Russian opera singer

Evgenija Ivanovna Zbrueva (December 26, 1867 or January 7, 1868 – 20 October 1936), in Russian Евге́ния Ива́новна Збру́ева, was a Russian contralto opera singer.

== Early life ==
Zbrueva was born in Moscow, the daughter of composer Pyotr Bulakhov. (Her surname came from her mother's first husband, because her parents were not legally married.) She trained as a singer at the Moscow Conservatory, under E. A. Lavrovskaya.

== Career ==
Zbrueva was a contralto in the Moscow Imperial Opera at the Bolshoi Theatre from 1894, and with the Mariinsky Theatre from 1905 until 1918, including appearances in Paris and Munich. In 1915 she was appointed Professor of Singing at Petrograd Conservatory. She was named an Honored Artist of the USSR in 1922.

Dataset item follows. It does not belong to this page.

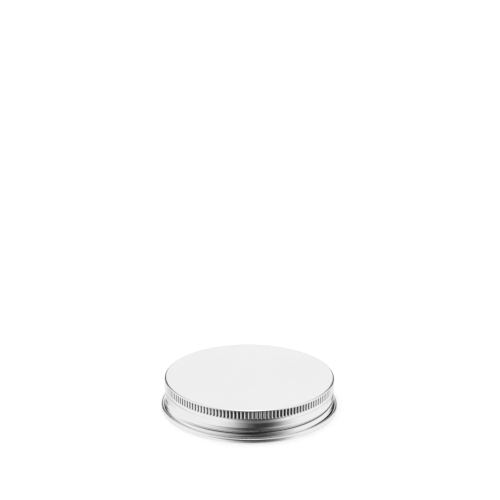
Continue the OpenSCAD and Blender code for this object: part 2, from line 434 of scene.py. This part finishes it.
band_edges = [
    edge for edge in shell_bm.edges
    if abs(edge.verts[0].co.z - edge.verts[1].co.z) < SLACK and on_band(edge.verts[0])
]
bmesh.ops.subdivide_edges(shell_bm, edges=band_edges, cuts=4, use_grid_fill=True)
for vert in shell_bm.verts:
    if on_band(vert):
        angle = atan2(vert.co.y, vert.co.x)
        r = fluted_radius(angle, vert.co.z)
        vert.co.x = r * cos(angle)
        vert.co.y = r * sin(angle)
bmesh.ops.recalc_face_normals(shell_bm, faces=shell_bm.faces)
top_faces = [face for face in shell_bm.faces if face.calc_center_median().z > TOP - SLACK]
if sum(face.normal.z * face.calc_area() for face in top_faces) < 0.0:
    bmesh.ops.reverse_faces(shell_bm, faces=shell_bm.faces)
for face in shell_bm.faces:
    face.smooth = True
shell_mesh = bpy.data.meshes.new("cap_shell_sheet")
shell_bm.to_mesh(shell_mesh)
shell_bm.free()
shell = bpy.data.objects.new("cap_shell_sheet", shell_mesh)
bpy.context.scene.collection.objects.link(shell)
sheet_wall = shell.modifiers.new("sheet", "SOLIDIFY")
sheet_wall.thickness = WALL
sheet_wall.offset = -1.0

# Bright bare metal. The top keeps the straight grain of the rolled sheet, and the wall the fine
# rings of its drawing. Shade is painted dark into the flutes, along the root of the thread and
# over the curl at the right.
SHADE_GREY = 0.04
FLUTE_SHADE_R = (BAND_R - 0.17 * MM, BAND_R - 0.24 * MM)
FLUTE_SHADE_FADE = 0.2 * MM
CREASE_Z = THREAD_START_Z - 0.35 * THREAD_HALF_W
CREASE_OFF = (0.25 * MM, 0.08 * MM)
GRAIN = (120.0, 6000.0, 6000.0)
RINGS = (3000.0, 900.0, 7000.0)
RING_WANDER = 0.002
CLOUDS = (25.0, 25.0, 25.0)
aluminium = bpy.data.materials.new("bright_aluminium")
aluminium.use_nodes = True
metal = aluminium.node_tree
metal.nodes.clear()
metal_coords = add_node(metal, "ShaderNodeTexCoord")
place = add_node(metal, "ShaderNodeSeparateXYZ")
metal.links.new(metal_coords.outputs["Object"], place.inputs["Vector"])
level = place.outputs["Z"]
flat = add_node(metal, "ShaderNodeCombineXYZ")
metal.links.new(place.outputs["X"], flat.inputs["X"])
metal.links.new(place.outputs["Y"], flat.inputs["Y"])
flat_length = add_node(metal, "ShaderNodeVectorMath", operation="LENGTH")
metal.links.new(flat.outputs[0], flat_length.inputs[0])
radius = flat_length.outputs["Value"]


def streaks(tree, source, scale):
    """Noise drawn out by a different scale along each axis."""
    stretch = add_node(tree, "ShaderNodeMapping", {"Scale": scale})
    tree.links.new(source, stretch.inputs["Vector"])
    noise = add_node(
        tree, "ShaderNodeTexNoise", {"Scale": 1.0, "Detail": 3.0, "Roughness": 0.6},
    )
    tree.links.new(stretch.outputs[0], noise.inputs["Vector"])
    return noise.outputs["Fac"]


# The outside is where the normal points away from the axis.
facing = add_node(metal, "ShaderNodeVectorMath", operation="DOT_PRODUCT")
metal.links.new(flat.outputs[0], facing.inputs[0])
metal.links.new(metal_coords.outputs["Normal"], facing.inputs[1])
outside = span(metal, facing.outputs["Value"], 0.0, 0.1 * SKIRT_R)

# Painted shade in a thin line that follows the lower side of the thread's root and fades at the
# thread's two ends.
front_y = combine(metal, "MULTIPLY", place.outputs["Y"], -1.0)
bearing = combine(metal, "ARCTAN2", place.outputs["X"], front_y)
turns = combine(
    metal, "DIVIDE", combine(metal, "SUBTRACT", bearing, radians(THREAD_START_DEG)), 2 * pi,
)
share = combine(metal, "FRACT", turns)
root = combine(metal, "MULTIPLY_ADD", share, PITCH, CREASE_Z)
off_root = combine(metal, "ABSOLUTE", combine(metal, "SUBTRACT", level, root))
crease_shade = product(
    metal, span(metal, off_root, *CREASE_OFF),
    span(metal, share, 0.0, 0.1), span(metal, share, 0.95, 0.7), outside,
)

# Painted shade over the curl at the right, standing in for the shaded slit of a curl left a
# little open there.
off_foot = combine(metal, "SUBTRACT", radius, FOOT_R)
curl_slit_shade = product(
    metal,
    span(metal, off_foot, 0.6 * MM, 0.4 * MM), span(metal, off_foot, -0.1 * MM, -0.05 * MM),
    span(metal, level, 1.1 * MM, 1.3 * MM), span(metal, level, 2.1 * MM, 1.8 * MM),
    span(metal, bearing, radians(40.0), radians(62.0)),
    span(metal, bearing, radians(102.0), radians(84.0)),
)
# Painted shade in the bottoms of the flutes, fading at their two ends, on the outside only.
flute_shade = product(
    metal, span(metal, radius, *FLUTE_SHADE_R),
    span(metal, level, FLUTE_LOW, FLUTE_LOW + FLUTE_SHADE_FADE),
    span(metal, level, FLUTE_TOP, FLUTE_TOP - FLUTE_SHADE_FADE), outside,
)
painted_shade = combine(metal, "MAXIMUM", combine(metal, "MAXIMUM", crease_shade, curl_slit_shade), flute_shade)

grain = streaks(metal, metal_coords.outputs["Object"], GRAIN)
rings = add_node(metal, "ShaderNodeCombineXYZ")
metal.links.new(radius, rings.inputs["X"])
metal.links.new(product(metal, bearing, RING_WANDER), rings.inputs["Y"])
metal.links.new(level, rings.inputs["Z"])
drawn = streaks(metal, rings.outputs[0], RINGS)
on_top = span(metal, level, TOP - 0.3 * MM, TOP - 0.1 * MM)
lines = add_node(metal, "ShaderNodeMix")
metal.links.new(on_top, lines.inputs["Factor"])
metal.links.new(drawn, lines.inputs["A"])
metal.links.new(grain, lines.inputs["B"])
clouds = streaks(metal, metal_coords.outputs["Object"], CLOUDS)
tone = combine(
    metal, "ADD", product(metal, lines.outputs["Result"], 0.4), product(metal, clouds, 0.6),
)
clean = ramp(metal, tone, [(0.3, 0.83), (0.7, 0.87)])
# The painted shade mixes the clean metal towards a near-black grey.
colour = add_node(metal, "ShaderNodeMix", {7: (SHADE_GREY, SHADE_GREY, SHADE_GREY, 1.0)}, data_type="RGBA")
metal.links.new(painted_shade, colour.inputs["Factor"])
metal.links.new(clean, colour.inputs[6])
roughness = ramp(metal, lines.outputs["Result"], [(0.3, 0.07), (0.7, 0.13)])
scratched = add_node(metal, "ShaderNodeBump", {"Strength": 0.04, "Distance": 0.01 * MM})
metal.links.new(lines.outputs["Result"], scratched.inputs["Height"])
skin = add_node(metal, "ShaderNodeBsdfPrincipled", {"Metallic": 1.0})
metal.links.new(colour.outputs[2], skin.inputs["Base Color"])
metal.links.new(roughness, skin.inputs["Roughness"])
metal.links.new(scratched.outputs[0], skin.inputs["Normal"])
metal_out = add_node(metal, "ShaderNodeOutputMaterial")
metal.links.new(skin.outputs[0], metal_out.inputs["Surface"])
shell_mesh.materials.append(aluminium)
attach(shell, "root")
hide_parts("cap_shell")

# Liner: a disc of white closed-cell foam, punched from sheet and pushed up against the top.
# Its skin shows the fine cells and a slight unevenness of tone.
CELLS_PER_M = 3000.0
PATCHES = (90.0, 90.0, 90.0)
foam = bpy.data.materials.new("white_foam")
foam.use_nodes = True
cells = foam.node_tree
cells.nodes.clear()
foam_coords = add_node(cells, "ShaderNodeTexCoord")
bubbles = add_node(cells, "ShaderNodeTexVoronoi", {"Scale": CELLS_PER_M})
cells.links.new(foam_coords.outputs["Object"], bubbles.inputs["Vector"])
patches = streaks(cells, foam_coords.outputs["Object"], PATCHES)
foam_tone = combine(
    cells, "ADD", product(cells, bubbles.outputs["Distance"], 0.3), product(cells, patches, 0.7),
)
foam_grey = ramp(cells, foam_tone, [(0.25, 0.88), (0.7, 0.78)])
foam_tint = add_node(
    cells, "ShaderNodeMix", {0: 1.0, 7: (1.0, 1.0, 0.97, 1.0)},
    data_type="RGBA", blend_type="MULTIPLY",
)
cells.links.new(foam_grey, foam_tint.inputs[6])
pores = add_node(cells, "ShaderNodeBump", {"Strength": 0.35, "Distance": 0.05 * MM})
cells.links.new(bubbles.outputs["Distance"], pores.inputs["Height"])
foam_skin = add_node(cells, "ShaderNodeBsdfPrincipled", {"Roughness": 0.62})
cells.links.new(foam_tint.outputs[2], foam_skin.inputs["Base Color"])
cells.links.new(pores.outputs[0], foam_skin.inputs["Normal"])
foam_out = add_node(cells, "ShaderNodeOutputMaterial")
cells.links.new(foam_skin.outputs[0], foam_out.inputs["Surface"])
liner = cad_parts["liner"]
for material_slot in liner.material_slots:
    material_slot.material = foam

Zbrueva's repertoire included roles in Glinka's A Life for the Tsar (1894), Saint-Saëns' Henry VIII, Rimsky-Korsakov's The Legend of the Invisible City of Kitezh and the Maiden Fevroniya (1907) and The Snow Maiden (1894), Tchaikovsky's Cherevichki, Mussorgsky's Khovanshchina, Ruslan and Lyudmila, Prince Igor, and Carmen.

== Personal life ==
Zbrueva died in Moscow in 1936, aged 67 years. Archival recordings of Zbrueva have been included on several anthology recordings, including Singers of imperial Russia. Volume III (1992, Pearl Records), Great singers at the Mariinsky Theatre (1994, Nimbus Records), Great Singers in Moscow (1996, Nimbus Records), and Rimsky-Korsakov performed by his contemporaries (1999, Russian Disc).